Do you ever have trouble getting started with a new writing project?
Not really. I usually have several ideas percolating through my mind whenever I’m working on something, so when I finish with one thing, another thing often is sitting right there, egging me on. Still, I have to take a break between writing projects, or my brain will burst. And sometimes an idea that seems great when it’s lurking in the back of my mind turns out to be a dud when I finally allow myself to really think about it.
What advice would you offer to someone who wants to become a writer, but doesn’t know how to start?

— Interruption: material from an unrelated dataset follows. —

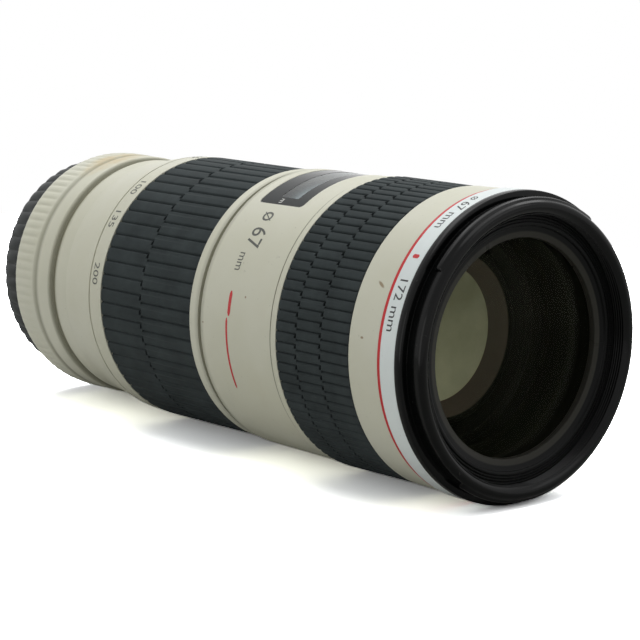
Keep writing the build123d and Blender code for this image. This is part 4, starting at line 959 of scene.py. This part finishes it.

This ties into the last question: just write. But it’s a lot more complicated than that, and I don’t feel qualified to offer advice to other people who want to become writers, except to mention that, as with any professional pursuit except investment banking, the entry level pay is pretty lousy. That said, I would recommend two excellent books: “On Writing,” by Stephen King, is necessary reading for anyone who seriously wants to learn the craft; the other is titled “On Writing Well,” by William Zinsser, a beautifully crafted volume that has been the guidebook for several generations of writers, reporters, and editors. The great news is both books are short, and to the point. Read them both and you can’t go wrong.
Is there anything more you’d like to add?
No. That makes 11 questions, and the title of this feature promises “10 Questions”...so we’ll leave it at that.